> [Aim of the exercise]: Write the data out again, exactly as given.

—————

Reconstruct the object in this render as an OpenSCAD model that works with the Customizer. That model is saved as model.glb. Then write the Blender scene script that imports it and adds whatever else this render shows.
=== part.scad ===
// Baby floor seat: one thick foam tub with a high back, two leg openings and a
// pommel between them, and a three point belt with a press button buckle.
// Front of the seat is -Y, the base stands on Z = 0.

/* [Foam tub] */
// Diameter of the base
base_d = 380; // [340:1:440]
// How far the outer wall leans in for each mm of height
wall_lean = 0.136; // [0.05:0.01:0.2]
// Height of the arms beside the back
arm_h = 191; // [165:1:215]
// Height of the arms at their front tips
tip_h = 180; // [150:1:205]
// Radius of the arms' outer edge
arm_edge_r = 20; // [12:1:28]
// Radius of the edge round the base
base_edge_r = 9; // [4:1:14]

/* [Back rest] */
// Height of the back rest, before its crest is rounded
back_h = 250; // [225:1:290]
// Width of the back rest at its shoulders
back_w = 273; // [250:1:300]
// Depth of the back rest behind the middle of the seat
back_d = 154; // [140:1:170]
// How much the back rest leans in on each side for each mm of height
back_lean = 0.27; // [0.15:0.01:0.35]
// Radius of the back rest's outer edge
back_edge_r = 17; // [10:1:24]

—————

> [The answer]:
Reconstruct the object in this render as an OpenSCAD model that works with the Customizer. That model is saved as model.glb. Then write the Blender scene script that imports it and adds whatever else this render shows.
=== part.scad ===
// Baby floor seat: one thick foam tub with a high back, two leg openings and a
// pommel between them, and a three point belt with a press button buckle.
// Front of the seat is -Y, the base stands on Z = 0.

/* [Foam tub] */
// Diameter of the base
base_d = 380; // [340:1:440]
// How far the outer wall leans in for each mm of height
wall_lean = 0.136; // [0.05:0.01:0.2]
// Height of the arms beside the back
arm_h = 191; // [165:1:215]
// Height of the arms at their front tips
tip_h = 180; // [150:1:205]
// Radius of the arms' outer edge
arm_edge_r = 20; // [12:1:28]
// Radius of the edge round the base
base_edge_r = 9; // [4:1:14]

/* [Back rest] */
// Height of the back rest, before its crest is rounded
back_h = 250; // [225:1:290]
// Width of the back rest at its shoulders
back_w = 273; // [250:1:300]
// Depth of the back rest behind the middle of the seat
back_d = 154; // [140:1:170]
// How much the back rest leans in on each side for each mm of height
back_lean = 0.27; // [0.15:0.01:0.35]
// Radius of the back rest's outer edge
back_edge_r = 17; // [10:1:24]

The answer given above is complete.